The Economic Times stated that Race is "reasonable enough to win a 'not bad' stamp" but "isn't imaginative enough to gain a 'good' tag." The review criticized the outdated action sequences and inconsistent camerawork, though it acknowledged that the film's racy ending helped to camouflage its narrative flaws. Khalid Mohamed of Hindustan Times described the film as "an absolutely average Abbas–Mustan plot pourri."

Raja Sen of Rediff.com gave Race 1.5 out of 5 stars, calling it a "carnival of twists." He further criticized the film as "boringly shot" and "shabbily edited." Kathy Gibson of Access Hollywood rated the film 1.5 out of 4 stars. She found the plot twists "ridiculous" and their explanations even worse, adding that the stunts were "more laughable than exciting." She concluded that "not Anil Kapoor’s humorous portrayal of a quirky, fruit-eating detective can save Race."

===Box office===
Race was released worldwide on 21 March 2008, coinciding with the Holi festival weekend. It earned approximately ₹6.20 crore on its opening day, followed by ₹6.80 crore on the second day and ₹7.50 crore on the third, bringing its opening weekend total to ₹20.50 crore.

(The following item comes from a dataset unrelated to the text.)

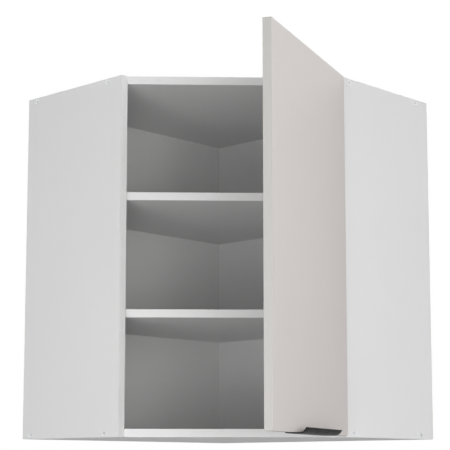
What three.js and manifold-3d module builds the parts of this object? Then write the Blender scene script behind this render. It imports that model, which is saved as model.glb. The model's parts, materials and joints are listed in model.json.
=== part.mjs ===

The film concluded its theatrical run with a domestic net gross of ₹60.83 crore and a worldwide gross of ₹103.45 crore, ranking as the fifth-highest-grossing Hindi film of 2008. According to Box Office India, Race was declared a "Hit."

==Accolades==

| Award | Date of the ceremony | Category | Recipients | Result | Ref. |
| Screen Awards | 14 January 2009 | Best Actor (Popular) | Saif Ali Khan | Nominated |  |
| Best Actress (Popular) | Bipasha Basu | Nominated |
| Best Actor in a Negative Role | Akshaye Khanna | Won |
| Best Screenplay | Shiraz Ahmed | Won |
| Stardust Awards | 15 February 2009 | Best Film of the Year | Race | Nominated |  |
| Best Director | Abbas–Mustan | Nominated |
| Actor of the Year – Male | Saif Ali Khan | Nominated |
| Best Supporting Actor | Anil Kapoor | Nominated |
| Best Actor in a Negative Role – Male / Female | Akshaye Khanna | Nominated |
| Katrina Kaif | Nominated |
| New Musical Sensation – Female | Monali Thakur (for "Zara Zara Touch Me") | Nominated |
| Filmfare Awards | 28 February 2009 | Best Music Director | Pritam | Nominated |  |
| Best Screenplay | Shiraz Ahmed | Nominated |
| IIFA Awards | 11–13 June 2009 | Best Film | Race | Nominated |  |
| Best Actress | Bipasha Basu | Nominated |
| Best Performance in a Comic Role | Anil Kapoor | Nominated |
| Best Performance in a Negative Role | Akshaye Khanna | Won |
| Best Music Director | Pritam | Nominated |
| Best Lyricist | Sameer (for "Pehli Nazar Mein") | Nominated |
| Best Male Playback Singer | Atif Aslam (for "Pehli Nazar Mein") | Nominated |
| Best Female Playback Singer | Monali Thakur (for "Zara Zara Touch Me") | Nominated |
| Best Story | Shiraz Ahmed | Nominated |
| Best Sound Re-Recording | Leslie Fernandes | Won |
| Producers Guild Film Awards | 5 December 2009 | Best Actress | Bipasha Basu | Nominated |  |
| Best Supporting Actress | Katrina Kaif | Nominated |
| Best Music Director | Pritam | Nominated |
| Best Male Playback Singer | Atif Aslam (for "Pehli Nazar Mein") | Nominated |
| Best Female Playback Singer | Monali Thakur (for "Zara Zara Touch Me") | Nominated |
| Sabsey Favourite Kaun Awards | 27 December 2009 | Sabsey Favourite Film | Race | Nominated |  |
| Sabsey Favourite Director | Abbas–Mustan | Nominated |
| Sabsey Favourite Hero | Saif Ali Khan | Nominated |
| Sabsey Favourite Heroine | Katrina Kaif | Won |
| Bollywood Hungama Surfers' Choice Movie Awards | 29 January 2010 | Best Film | Race | Nominated |  |
| Best Director | Abbas–Mustan | Nominated |
| Best Actor | Saif Ali Khan | Nominated |
| Best Actress | Bipasha Basu | Nominated |
| Best Supporting Actress | Katrina Kaif | Nominated |
| Best Actor in a Negative Role | Akshaye Khanna | Nominated |
| Best Music Director | Pritam | Nominated |
| Best Song | "Khwab Dekhe (Sexy Lady)" | Nominated |

==Sequel==

The original production team announced a sequel titled Race 2. Saif Ali Khan and Anil Kapoor reprised their roles from the first film, while John Abraham, Deepika Padukone, Jacqueline Fernandez, and Ameesha Patel joined the cast in new roles. Bipasha Basu also returned for a cameo appearance as Sonia. Principal photography began on 5 October 2011. The film was released theatrically on 25 January 2013 and was a commercial success, earning over ₹1 billion (US$12 million) at the domestic box office.